Here's a fully worked code demonstrating this, using A and B vectors like your example:

#include <iostream>
#include <thrust/device_vector.h>
#include <thrust/adjacent_difference.h>
#include <thrust/reduce.h>
#include <thrust/copy.h>
#include <thrust/transform_scan.h>
#include <thrust/iterator/discard_iterator.h>
#include <thrust/iterator/transform_iterator.h>
#include <thrust/functional.h>

#define DSIZE 8

template <typename T>
struct abs_val : public thrust::unary_function<T, T>
{
  __host__ __device__
  T operator()(const T& x) const
  {
    if (x<0) return -x;
    else return x;
  }
};

template <typename T>
struct subtr : public thrust::unary_function<T, T>
{
  const T val;
  subtr(T _val): val(_val) {}
  __host__ __device__
  T operator()(const T& x) const
  {
    return  x-val;
  }
};

int main(){

  int A[DSIZE] = {45,21,764,234,7,0,12,55};
  int B[DSIZE] = {1,1,1,0,1,1,0,0};
  thrust::device_vector<int> dA(A, A+DSIZE);
  thrust::device_vector<int> dB(B, B+DSIZE);
  thrust::device_vector<int> dRed(DSIZE);
  thrust::device_vector<int> diffB(DSIZE);
  thrust::device_vector<int> dRes(DSIZE);

  thrust::reduce_by_key(dB.begin(), dB.end(), dA.begin(), thrust::make_discard_iterator(), dRed.begin(), thrust::equal_to<int>(), thrust::maximum<int>());
  thrust::adjacent_difference(dB.begin(), dB.end(), diffB.begin());
  thrust::transform_inclusive_scan(diffB.begin(), diffB.end(), diffB.begin(), abs_val<int>(), thrust::plus<int>());
  thrust::gather_if(thrust::make_transform_iterator(diffB.begin(), subtr<int>(B[0])), thrust::make_transform_iterator(diffB.end(), subtr<int>(B[0])), dB.begin(), dRed.begin(), dRes.begin());
  thrust::copy(dRes.begin(), dRes.end(), std::ostream_iterator<int>(std::cout, " "));
  std::cout  << std::endl;
  return 0;
}

Notes about the example:

1. reduce_by_key is generating reduced values (maximums) for each consecutive 0 sequence or 1 sequence in B. You only really need the maximums for the 1 sequences.
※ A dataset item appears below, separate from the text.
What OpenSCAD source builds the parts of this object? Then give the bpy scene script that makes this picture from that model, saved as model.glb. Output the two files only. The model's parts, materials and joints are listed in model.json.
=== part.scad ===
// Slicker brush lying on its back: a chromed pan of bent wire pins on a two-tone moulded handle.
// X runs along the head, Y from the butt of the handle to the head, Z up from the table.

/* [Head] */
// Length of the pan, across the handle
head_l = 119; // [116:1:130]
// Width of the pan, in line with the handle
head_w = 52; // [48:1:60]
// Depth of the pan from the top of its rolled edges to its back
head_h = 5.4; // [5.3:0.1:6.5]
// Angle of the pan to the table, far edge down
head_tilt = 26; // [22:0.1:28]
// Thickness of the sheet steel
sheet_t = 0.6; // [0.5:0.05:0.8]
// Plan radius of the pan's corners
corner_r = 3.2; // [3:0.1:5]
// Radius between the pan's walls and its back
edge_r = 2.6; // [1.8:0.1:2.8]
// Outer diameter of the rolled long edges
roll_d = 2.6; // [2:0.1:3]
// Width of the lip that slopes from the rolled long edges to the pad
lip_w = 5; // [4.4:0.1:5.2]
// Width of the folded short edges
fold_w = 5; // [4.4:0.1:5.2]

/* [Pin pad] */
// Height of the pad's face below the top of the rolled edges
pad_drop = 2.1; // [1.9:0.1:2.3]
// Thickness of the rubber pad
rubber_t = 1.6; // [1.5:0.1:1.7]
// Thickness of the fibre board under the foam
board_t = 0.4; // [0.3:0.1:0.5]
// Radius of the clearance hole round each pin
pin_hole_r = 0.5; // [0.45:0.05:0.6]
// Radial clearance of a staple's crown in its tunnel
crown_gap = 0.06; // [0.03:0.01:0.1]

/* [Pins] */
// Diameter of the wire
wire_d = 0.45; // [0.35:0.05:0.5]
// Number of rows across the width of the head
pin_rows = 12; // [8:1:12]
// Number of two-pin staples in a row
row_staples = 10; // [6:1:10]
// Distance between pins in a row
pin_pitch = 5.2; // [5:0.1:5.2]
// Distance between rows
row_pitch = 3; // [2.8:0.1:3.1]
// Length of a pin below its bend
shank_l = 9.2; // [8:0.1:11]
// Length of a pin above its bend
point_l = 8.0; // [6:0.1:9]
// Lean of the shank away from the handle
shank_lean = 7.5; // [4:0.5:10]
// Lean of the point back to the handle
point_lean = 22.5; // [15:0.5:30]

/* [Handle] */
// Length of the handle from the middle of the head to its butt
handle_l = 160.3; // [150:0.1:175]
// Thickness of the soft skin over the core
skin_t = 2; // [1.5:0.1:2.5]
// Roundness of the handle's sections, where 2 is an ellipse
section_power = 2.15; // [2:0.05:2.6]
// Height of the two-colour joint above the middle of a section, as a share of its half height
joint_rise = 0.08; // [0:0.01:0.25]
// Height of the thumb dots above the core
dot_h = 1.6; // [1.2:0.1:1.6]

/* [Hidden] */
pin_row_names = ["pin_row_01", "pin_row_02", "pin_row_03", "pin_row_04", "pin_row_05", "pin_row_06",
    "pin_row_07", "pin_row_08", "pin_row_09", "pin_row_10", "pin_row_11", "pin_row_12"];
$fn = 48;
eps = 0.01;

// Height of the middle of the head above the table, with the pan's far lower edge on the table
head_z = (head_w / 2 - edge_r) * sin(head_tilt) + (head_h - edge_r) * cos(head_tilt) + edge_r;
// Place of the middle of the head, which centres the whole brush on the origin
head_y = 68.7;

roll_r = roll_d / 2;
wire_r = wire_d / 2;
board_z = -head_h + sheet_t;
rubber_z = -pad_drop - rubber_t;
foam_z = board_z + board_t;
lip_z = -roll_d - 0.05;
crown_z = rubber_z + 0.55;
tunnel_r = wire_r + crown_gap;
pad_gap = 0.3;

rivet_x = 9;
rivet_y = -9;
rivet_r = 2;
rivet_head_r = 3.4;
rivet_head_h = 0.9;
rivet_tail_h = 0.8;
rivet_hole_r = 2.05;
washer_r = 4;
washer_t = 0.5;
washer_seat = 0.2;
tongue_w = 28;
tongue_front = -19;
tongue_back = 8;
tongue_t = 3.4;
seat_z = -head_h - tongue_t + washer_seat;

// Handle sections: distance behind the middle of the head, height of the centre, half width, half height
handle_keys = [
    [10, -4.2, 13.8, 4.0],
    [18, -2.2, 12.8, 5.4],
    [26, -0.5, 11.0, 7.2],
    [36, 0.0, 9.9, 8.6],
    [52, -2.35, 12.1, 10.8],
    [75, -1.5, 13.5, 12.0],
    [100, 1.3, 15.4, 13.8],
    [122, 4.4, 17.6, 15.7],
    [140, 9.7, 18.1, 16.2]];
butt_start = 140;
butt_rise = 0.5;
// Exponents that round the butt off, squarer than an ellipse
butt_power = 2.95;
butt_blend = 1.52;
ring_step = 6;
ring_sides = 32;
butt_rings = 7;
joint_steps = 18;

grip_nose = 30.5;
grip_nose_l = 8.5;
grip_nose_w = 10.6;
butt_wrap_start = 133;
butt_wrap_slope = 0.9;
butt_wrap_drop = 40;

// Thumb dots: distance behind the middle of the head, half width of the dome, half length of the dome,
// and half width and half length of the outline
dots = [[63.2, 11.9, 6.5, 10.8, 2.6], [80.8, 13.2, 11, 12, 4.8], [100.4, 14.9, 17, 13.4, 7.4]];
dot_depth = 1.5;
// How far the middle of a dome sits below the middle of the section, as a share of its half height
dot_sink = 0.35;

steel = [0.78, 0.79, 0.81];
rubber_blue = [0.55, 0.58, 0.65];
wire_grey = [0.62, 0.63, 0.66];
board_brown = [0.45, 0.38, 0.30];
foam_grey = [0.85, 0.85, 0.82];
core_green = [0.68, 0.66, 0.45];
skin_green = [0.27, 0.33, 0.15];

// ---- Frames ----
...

We will discard the 0 sequence maximums via the gather_if function.
2. I allow for the possibility that the B vector may start with either a 1 sequence or a 0 sequence, by using the transform_iterator treatment of the vector result of step 2, subtracting the first value of the B vector from each gather index.
3. The adjacent_difference operation will produce either a 1 or -1 to delineate the start of a new sequence. I use the transform_inclusive_scan variant with the abs_val functor to treat these equally, for scan purposes (ie generation of gather indices).
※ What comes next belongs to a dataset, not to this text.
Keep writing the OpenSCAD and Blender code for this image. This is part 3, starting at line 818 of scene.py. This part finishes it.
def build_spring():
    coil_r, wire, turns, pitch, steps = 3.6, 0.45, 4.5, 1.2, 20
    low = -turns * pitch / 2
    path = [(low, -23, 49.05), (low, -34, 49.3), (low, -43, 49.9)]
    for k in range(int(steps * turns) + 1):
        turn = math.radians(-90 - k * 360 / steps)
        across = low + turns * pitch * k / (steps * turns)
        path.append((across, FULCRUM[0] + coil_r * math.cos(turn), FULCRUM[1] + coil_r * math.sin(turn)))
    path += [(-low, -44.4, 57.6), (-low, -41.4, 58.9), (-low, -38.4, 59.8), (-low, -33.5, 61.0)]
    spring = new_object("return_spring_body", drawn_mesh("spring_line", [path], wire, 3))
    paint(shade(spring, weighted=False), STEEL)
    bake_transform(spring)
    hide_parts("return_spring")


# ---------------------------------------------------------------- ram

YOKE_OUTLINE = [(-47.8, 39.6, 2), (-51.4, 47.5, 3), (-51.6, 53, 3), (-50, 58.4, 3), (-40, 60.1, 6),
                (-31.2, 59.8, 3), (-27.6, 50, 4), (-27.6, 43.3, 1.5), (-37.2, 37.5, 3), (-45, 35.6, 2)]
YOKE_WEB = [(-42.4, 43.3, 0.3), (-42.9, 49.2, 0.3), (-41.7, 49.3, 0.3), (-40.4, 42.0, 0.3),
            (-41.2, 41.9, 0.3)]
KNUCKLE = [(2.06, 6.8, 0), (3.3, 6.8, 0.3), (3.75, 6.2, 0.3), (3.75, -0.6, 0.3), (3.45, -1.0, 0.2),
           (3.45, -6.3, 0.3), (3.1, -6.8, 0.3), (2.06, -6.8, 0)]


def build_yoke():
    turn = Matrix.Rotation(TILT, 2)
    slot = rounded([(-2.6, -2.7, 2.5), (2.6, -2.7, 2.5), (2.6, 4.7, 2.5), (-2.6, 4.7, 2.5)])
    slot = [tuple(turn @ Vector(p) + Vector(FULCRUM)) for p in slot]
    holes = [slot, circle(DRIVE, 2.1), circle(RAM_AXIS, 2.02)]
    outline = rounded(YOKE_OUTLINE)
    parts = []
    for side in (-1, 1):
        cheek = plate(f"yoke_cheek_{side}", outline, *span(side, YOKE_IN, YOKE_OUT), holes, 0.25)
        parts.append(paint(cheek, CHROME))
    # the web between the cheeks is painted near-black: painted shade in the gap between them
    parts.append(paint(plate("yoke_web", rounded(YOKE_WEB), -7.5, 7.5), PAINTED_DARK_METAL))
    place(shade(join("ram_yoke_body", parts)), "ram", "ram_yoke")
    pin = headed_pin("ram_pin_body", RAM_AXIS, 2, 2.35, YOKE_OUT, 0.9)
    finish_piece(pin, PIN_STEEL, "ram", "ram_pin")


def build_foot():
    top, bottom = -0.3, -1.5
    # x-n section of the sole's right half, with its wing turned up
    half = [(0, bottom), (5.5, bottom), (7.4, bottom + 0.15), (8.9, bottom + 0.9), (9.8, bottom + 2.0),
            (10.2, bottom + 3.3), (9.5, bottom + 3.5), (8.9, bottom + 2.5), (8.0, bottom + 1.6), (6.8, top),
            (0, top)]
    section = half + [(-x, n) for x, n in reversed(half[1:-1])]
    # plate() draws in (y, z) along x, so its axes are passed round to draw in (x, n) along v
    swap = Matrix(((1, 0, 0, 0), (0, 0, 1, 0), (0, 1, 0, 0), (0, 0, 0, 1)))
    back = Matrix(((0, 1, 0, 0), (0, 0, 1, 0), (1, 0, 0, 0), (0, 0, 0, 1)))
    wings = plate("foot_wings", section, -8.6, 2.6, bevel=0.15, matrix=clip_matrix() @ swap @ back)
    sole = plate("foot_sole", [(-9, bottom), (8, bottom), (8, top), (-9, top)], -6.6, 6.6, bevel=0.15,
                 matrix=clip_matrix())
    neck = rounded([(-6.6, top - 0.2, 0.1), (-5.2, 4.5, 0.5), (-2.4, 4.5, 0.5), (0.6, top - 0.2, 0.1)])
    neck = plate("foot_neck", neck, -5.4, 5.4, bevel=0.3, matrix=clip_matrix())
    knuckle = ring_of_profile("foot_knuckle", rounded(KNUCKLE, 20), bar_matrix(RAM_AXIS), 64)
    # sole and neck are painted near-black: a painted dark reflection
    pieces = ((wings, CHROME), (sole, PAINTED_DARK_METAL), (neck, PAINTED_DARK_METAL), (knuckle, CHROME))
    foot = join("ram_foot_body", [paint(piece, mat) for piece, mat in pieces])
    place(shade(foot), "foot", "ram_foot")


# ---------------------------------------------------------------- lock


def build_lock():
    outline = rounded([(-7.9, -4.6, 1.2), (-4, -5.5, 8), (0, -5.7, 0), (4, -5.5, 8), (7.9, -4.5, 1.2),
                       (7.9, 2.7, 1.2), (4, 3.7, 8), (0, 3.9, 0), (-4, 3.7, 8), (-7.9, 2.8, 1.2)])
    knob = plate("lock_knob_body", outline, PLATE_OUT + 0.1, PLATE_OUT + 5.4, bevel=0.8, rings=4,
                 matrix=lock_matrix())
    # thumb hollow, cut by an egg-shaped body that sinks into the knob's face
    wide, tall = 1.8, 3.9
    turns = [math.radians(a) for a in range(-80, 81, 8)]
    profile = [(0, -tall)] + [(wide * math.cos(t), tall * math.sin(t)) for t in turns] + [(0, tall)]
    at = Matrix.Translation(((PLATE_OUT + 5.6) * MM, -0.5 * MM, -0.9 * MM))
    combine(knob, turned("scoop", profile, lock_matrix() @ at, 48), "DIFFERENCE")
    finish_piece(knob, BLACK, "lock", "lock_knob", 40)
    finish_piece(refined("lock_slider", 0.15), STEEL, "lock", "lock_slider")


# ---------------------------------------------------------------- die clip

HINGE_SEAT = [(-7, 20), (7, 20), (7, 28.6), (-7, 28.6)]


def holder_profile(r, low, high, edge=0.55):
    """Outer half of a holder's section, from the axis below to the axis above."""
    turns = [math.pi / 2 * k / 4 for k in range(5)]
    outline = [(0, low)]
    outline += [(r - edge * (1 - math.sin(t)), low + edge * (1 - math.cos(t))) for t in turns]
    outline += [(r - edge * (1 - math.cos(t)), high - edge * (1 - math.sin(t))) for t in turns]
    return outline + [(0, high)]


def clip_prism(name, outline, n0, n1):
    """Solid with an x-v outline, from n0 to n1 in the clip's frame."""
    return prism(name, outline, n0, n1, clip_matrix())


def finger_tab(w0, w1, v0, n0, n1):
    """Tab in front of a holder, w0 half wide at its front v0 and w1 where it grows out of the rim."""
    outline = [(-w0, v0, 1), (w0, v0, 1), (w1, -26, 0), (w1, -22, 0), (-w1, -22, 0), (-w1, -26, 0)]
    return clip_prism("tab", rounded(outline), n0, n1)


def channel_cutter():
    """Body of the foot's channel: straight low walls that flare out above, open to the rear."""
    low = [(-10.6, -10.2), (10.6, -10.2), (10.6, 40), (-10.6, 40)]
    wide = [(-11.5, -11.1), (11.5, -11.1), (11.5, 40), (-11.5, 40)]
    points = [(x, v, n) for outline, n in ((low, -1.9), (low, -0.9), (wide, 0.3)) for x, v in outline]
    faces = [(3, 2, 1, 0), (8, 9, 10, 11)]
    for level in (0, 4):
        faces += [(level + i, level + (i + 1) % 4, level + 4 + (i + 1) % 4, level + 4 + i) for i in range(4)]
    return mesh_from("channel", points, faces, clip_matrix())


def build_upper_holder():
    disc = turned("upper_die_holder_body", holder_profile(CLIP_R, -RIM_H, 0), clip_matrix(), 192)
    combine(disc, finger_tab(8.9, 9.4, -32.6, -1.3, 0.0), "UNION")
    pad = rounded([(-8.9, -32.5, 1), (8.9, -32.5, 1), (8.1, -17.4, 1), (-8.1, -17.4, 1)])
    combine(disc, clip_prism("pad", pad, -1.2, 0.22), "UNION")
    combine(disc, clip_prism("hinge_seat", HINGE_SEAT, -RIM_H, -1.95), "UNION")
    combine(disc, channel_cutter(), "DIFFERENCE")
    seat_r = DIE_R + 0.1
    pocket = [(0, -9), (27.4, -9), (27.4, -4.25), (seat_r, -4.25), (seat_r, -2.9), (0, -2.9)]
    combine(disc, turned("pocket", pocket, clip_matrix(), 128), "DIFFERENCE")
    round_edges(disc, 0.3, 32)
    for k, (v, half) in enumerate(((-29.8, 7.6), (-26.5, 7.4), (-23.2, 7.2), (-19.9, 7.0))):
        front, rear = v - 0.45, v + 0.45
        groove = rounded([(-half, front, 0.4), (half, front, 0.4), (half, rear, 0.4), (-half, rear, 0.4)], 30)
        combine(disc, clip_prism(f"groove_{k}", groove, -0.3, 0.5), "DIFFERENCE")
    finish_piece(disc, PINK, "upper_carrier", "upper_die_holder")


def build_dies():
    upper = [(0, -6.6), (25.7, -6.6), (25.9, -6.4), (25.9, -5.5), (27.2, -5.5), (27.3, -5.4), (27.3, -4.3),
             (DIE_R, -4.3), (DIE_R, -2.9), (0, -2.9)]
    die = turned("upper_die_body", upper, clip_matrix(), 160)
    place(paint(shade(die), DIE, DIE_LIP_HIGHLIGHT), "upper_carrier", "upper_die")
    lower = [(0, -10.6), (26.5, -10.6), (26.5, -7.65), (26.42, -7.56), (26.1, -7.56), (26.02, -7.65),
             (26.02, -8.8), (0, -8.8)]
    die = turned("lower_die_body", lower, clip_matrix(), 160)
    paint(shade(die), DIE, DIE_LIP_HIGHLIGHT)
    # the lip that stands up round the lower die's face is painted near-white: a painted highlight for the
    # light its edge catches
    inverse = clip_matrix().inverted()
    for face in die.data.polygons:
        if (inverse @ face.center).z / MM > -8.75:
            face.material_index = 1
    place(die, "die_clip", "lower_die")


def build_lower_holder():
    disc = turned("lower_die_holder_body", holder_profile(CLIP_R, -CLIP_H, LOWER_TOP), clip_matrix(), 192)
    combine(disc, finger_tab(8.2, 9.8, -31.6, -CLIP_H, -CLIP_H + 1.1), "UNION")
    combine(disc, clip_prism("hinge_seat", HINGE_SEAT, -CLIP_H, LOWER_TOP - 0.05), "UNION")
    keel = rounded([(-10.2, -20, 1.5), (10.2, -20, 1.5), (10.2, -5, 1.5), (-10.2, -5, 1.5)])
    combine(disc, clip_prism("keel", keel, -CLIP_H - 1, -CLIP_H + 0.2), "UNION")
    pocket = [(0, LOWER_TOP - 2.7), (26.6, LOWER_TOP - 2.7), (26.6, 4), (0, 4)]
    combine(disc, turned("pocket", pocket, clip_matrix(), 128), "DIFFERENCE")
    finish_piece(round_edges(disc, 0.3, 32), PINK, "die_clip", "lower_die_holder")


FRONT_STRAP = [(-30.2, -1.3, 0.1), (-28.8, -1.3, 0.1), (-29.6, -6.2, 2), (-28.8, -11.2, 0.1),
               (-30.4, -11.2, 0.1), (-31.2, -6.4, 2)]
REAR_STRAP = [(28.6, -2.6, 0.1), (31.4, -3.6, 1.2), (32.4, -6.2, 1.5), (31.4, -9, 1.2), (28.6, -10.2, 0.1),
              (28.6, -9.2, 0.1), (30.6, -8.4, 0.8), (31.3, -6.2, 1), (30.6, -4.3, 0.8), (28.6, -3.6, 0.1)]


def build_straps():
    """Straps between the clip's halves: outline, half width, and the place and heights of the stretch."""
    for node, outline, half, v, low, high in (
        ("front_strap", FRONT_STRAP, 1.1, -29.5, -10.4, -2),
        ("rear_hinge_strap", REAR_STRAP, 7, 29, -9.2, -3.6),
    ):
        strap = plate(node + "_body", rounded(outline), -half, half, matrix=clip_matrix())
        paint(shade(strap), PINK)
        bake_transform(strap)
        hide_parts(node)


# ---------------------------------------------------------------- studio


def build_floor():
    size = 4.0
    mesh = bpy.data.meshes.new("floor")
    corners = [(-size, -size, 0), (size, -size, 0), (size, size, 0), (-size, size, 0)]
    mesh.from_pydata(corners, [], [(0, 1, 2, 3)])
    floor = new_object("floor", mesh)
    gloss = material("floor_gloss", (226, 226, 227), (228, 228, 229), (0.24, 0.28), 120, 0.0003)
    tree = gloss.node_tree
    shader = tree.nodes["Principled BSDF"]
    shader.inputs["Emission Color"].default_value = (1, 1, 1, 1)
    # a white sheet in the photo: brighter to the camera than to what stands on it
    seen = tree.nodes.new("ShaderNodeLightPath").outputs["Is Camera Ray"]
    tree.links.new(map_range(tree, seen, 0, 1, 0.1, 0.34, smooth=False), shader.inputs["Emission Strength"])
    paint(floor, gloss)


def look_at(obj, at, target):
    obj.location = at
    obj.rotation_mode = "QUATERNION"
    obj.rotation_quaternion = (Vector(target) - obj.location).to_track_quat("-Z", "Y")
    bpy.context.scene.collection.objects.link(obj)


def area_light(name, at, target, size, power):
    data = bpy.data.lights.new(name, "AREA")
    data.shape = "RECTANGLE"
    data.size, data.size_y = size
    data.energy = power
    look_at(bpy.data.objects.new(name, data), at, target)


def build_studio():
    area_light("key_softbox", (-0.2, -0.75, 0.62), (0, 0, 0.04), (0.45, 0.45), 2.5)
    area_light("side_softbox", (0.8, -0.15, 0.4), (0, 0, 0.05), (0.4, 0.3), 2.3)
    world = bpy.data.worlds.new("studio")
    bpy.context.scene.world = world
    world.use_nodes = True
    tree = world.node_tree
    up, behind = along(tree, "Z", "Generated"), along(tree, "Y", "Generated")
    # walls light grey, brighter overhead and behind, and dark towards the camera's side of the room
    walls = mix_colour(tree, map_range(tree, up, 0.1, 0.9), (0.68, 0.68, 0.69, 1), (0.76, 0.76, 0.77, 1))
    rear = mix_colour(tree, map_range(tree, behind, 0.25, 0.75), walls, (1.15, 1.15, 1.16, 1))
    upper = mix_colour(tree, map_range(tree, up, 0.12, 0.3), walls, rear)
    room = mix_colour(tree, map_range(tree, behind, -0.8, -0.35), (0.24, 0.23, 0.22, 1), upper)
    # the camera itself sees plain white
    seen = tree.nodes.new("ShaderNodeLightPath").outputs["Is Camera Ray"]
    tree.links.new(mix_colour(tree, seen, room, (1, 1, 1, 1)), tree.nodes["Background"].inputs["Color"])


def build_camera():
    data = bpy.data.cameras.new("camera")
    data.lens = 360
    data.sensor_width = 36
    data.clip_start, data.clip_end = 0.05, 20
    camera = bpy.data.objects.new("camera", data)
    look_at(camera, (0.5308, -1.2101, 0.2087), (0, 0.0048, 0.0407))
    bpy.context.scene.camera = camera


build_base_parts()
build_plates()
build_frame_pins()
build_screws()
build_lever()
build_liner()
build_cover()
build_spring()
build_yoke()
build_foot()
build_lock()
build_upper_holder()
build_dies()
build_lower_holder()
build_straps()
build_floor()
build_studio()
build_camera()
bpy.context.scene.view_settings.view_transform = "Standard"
4. The above code should produce results matching your desired C output vector, like this:

    $ nvcc -arch=sm_20 -o t53 t53.cu $ ./t53 764 764 764 0 7 7 0 0 $ 

We can use thrust::placeholders to further simplify the above code, eliminating the need for the extra functor definitions:

#include <iostream>
#include <thrust/device_vector.h>
#include <thrust/adjacent_difference.h>
#include <thrust/reduce.h>
#include <thrust/copy.h>
#include <thrust/transform_scan.h>
#include <thrust/iterator/discard_iterator.h>
#include <thrust/iterator/transform_iterator.h>
#include <thrust/functional.h>

#define DSIZE 2000000
using namespace thrust::placeholders;

typedef int mytype;

int main(){

  mytype *A = (mytype *)malloc(DSIZE*sizeof(mytype));
  int *B = (int *)malloc(DSIZE*sizeof(int));
  for (int i = 0; i < DSIZE; i++){
    A[i] = (rand()/(float)RAND_MAX)*10.0f;
    B[i] = rand()%2;}
  thrust::device_vector<mytype> dA(A, A+DSIZE);
  thrust::device_vector<int> dB(B, B+DSIZE);
  thrust::device_vector<mytype> dRed(DSIZE);
  thrust::device_vector<int> diffB(DSIZE);
  thrust::device_vector<mytype> dRes(DSIZE);

  cudaEvent_t start, stop;
  cudaEventCreate(&start);
  cudaEventCreate(&stop);
  cudaEventRecord(start);
  thrust::reduce_by_key(dB.begin(), dB.end(), dA.begin(), thrust::make_discard_iterator(), dRed.begin(), thrust::equal_to<mytype>(), thrust::maximum<mytype>());
  thrust::adjacent_difference(dB.begin(), dB.end(), diffB.begin());
  thrust::transform_inclusive_scan(diffB.begin(), diffB.end(), diffB.begin(), _1*_1, thrust::plus<int>());
  thrust::gather_if(thrust::make_transform_iterator(diffB.begin(), _1 - B[0]), thrust::make_transform_iterator(diffB.end(), _1 - B[0]), dB.begin(), dRed.begin(), dRes.begin());
  cudaEventRecord(stop);
  cudaEventSynchronize(stop);
  float et;
  cudaEventElapsedTime(&et, start, stop);
  std::cout<< "elapsed time: " << et << "ms " << std::endl;
  thrust::copy(dRes.begin(), dRes.begin()+10, std::ostream_iterator<mytype>(std::cout, " "));
  std::cout  << std::endl;
  return 0;
}

(I've modified the above placeholders code to also include generation of a larger size data set, as well as some basic timing apparatus.)